As mentioned in Part I, for on-site projects at a military installation, the developer will need to negotiate a lease with the government in its role as the landowner.
Government lease forms, which were inevitably created for unrelated purposes such as housing for service personnel, ordinarily require substantial tailoring to serve as reasonable lease arrangements and facilitate financing. It is critical that the developer evaluate lease forms' treatment (or non-treatment) of issues such as lender protections and step-in rights, allocation of risk related to environmental liability, insurance, government property-related access restrictions and lessee indemnification.

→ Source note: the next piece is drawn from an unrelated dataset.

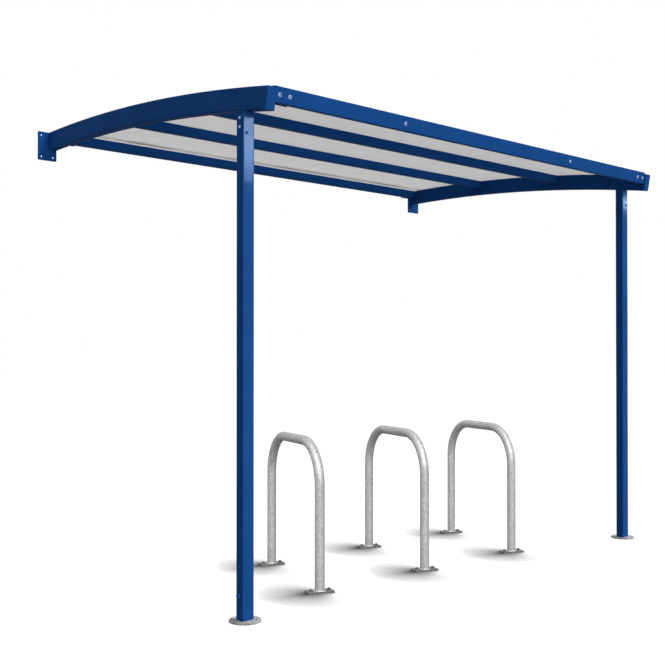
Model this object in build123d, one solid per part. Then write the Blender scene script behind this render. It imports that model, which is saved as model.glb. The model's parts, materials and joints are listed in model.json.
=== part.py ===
from build123d import *
import os
from math import asin, sin, cos, sqrt

# Wall-side bicycle shelter: two front posts carry two curved side arches, whose rear ends are
# plates bolted to a wall. A front beam and three purlins join the arches and hold one opal sheet,
# and three bent-tube hoops stand under it. Millimetres. The origin is under the left post, on the
# ground: +X runs to the right along the front, +Y to the wall and +Z up.

# Overall sizes
overall_width = 3000.0        # over the outer faces of the arches
post_to_wall = 1840.0         # post centre line to the face of the wall
front_overhang = 180.0        # front end of the arches, ahead of the post centre line
clear_height = 2190.0         # ground to the underside of the arch, over the post

# Side arches, a rectangular tube bent to one radius
arch_width = 50.0
arch_height = 100.0
arch_wall = 3.0
arch_corner = 6.0
arch_radius = 10900.0         # of the tube's centre line
crown_to_wall = 215.0         # highest point of the arch to the wall
front_cap_thickness = 7.0
front_cap_round = 4.0         # round its front face

# Front posts
post_width = 60.0             # along the front
post_depth = 50.0
post_wall = 3.0
post_corner = 5.0
seat_gap = 0.3                # between a curved face and what stands against it

# Sockets inside the posts, welded under the arch and on the base flange
socket_clearance = 0.5        # to the post's front and rear walls
socket_side_step = 0.5        # its sides to the arch's sides
socket_wall = 3.0
socket_corner = 2.5
socket_length = 110.0
socket_weld_depth = 1.0
post_bolt_hole = 9.0
post_bolt_drops = (31.0, 70.0)    # below the underside of the arch, in the outer face
locking_hole = 9.0                # in the post's front face
locking_hole_drop = 97.0
locking_hole_side = 12.0          # from the post's centre, to the outside

# Base flanges
flange_diameter = 140.0
flange_thickness = 8.0
flange_pcd = 110.0
flange_holes = 4
flange_hole = 12.0
foot_bolt_height = 113.0      # above the ground

# Wall plates
plate_width = 110.0
plate_height = 160.0
plate_thickness = 8.0
plate_corner = 4.0
plate_hole = 11.0
plate_hole_inset = 20.0

# Front beam, square to the end of the arches
beam_height = 70.0
beam_depth = 40.0
beam_wall = 3.0
beam_corner = 5.0
beam_rise = 8.0               # its top above the top of the arches
beam_setback = 8.0            # its face behind the front of the caps
beam_bolt_hole = 11.0
beam_middle_bolt = 665.0      # single bolts each side of the middle
ledge_width = 25.0            # strip behind the beam, under the sheet's front edge
ledge_thickness = 3.0

# Purlins
purlin_height = 50.0
purlin_depth = 50.0
purlin_wall = 3.0
purlin_corner = 5.0
rear_purlin_to_wall = 80.0    # front face of the rear purlin to the wall
purlin_bolt_hole = 7.0

# Cleats, welded to the inner faces of the arches behind the beam and purlins
cleat_length = 100.0
cleat_thickness = 6.0
cleat_top_drop = 12.0         # below the top of the arch
cleat_overhang = 3.0          # below the beam or purlin
bolt_from_arch = 25.0         # first bolt of each pair, from the arch's inner face
bolt_pitch = 55.0
end_gap = 2.0                 # beam, purlin and sheet ends to the arch

# Roof sheet
sheet_thickness = 6.0
sheet_drop = 8.0              # its underside below the top of the arch
sheet_front_gap = 2.0
sheet_to_wall = 15.0

# Hoops
hoop_tube = 48.3
hoop_wall = 3.2
hoop_height = 740.0
hoop_length = 700.0           # between the leg centre lines
hoop_bend = 210.0             # radius of the tube's centre line
hoop_pitch = 740.0
hoop_row_offset = -40.0       # middle hoop from the middle of the shelter
hoop_row_depth = 510.0        # post centre line to the middle of the hoops
hoop_turn = 19.0              # degrees, rear legs to the right
drain_hole = 8.0              # on the outside of the front bend
drain_angle = 45.0            # degrees up the bend
foot_length = 135.0           # across the hoop
foot_width = 65.0
foot_thickness = 8.0
foot_corner = 4.0
foot_hole = 14.0
foot_hole_pitch = 95.0

# Worked out from the sizes above
post_pitch = overall_width - arch_width
clear_width = overall_width - 2 * arch_width
middle_x = post_pitch / 2
crown_y = post_to_wall - crown_to_wall
top_radius = arch_radius + arch_height / 2
bottom_radius = arch_radius - arch_height / 2
circle_z = clear_height - sqrt(bottom_radius**2 - crown_y**2)
plate_face_y = post_to_wall - plate_thickness
socket_width = arch_width - 2 * socket_side_step
socket_depth = post_depth - 2 * (post_wall + socket_clearance)
sheet_underside = top_radius - sheet_drop
rear_purlin_y = post_to_wall - rear_purlin_to_wall
purlin_step = (rear_purlin_y + front_overhang) / 3
arch_top_at_wall = circle_z + sqrt(top_radius**2 - (plate_face_y - crown_y) ** 2)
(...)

Assuming that the trend related to the utilization of multiple on-site projects continues, the government should pursue (and developers should request) a centralized approach to lease negotiations to mitigate time and resource costs attributable to work with standard DoD lease forms. Happily, DoD has recently negotiated several leases for renewables projects with relatively sophisticated developers, so the government now has access to better precedent. It is to be hoped that these improvements come to be reflected in DoD lease forms.
Buy-American/Domestic Preference Rules
Domestic preference rules apply to utilization of solar panels for DoD power projects. Solar panels must be sourced from the U.S. or another "designated or qualifying country." Designated and qualifying countries include parties to theWorld Trade Organization Procurement Agreement and countries that have a free trade agreement or qualifying defense procurement arrangements with the U.S.
Notably, China is not party to any of these arrangements, meaning that solar panels for DoD projects generally cannot be sourced from China. Developers must, therefore, consider opportunities for utilizing panels from other countries and potential implications of the use of such panels for project economics.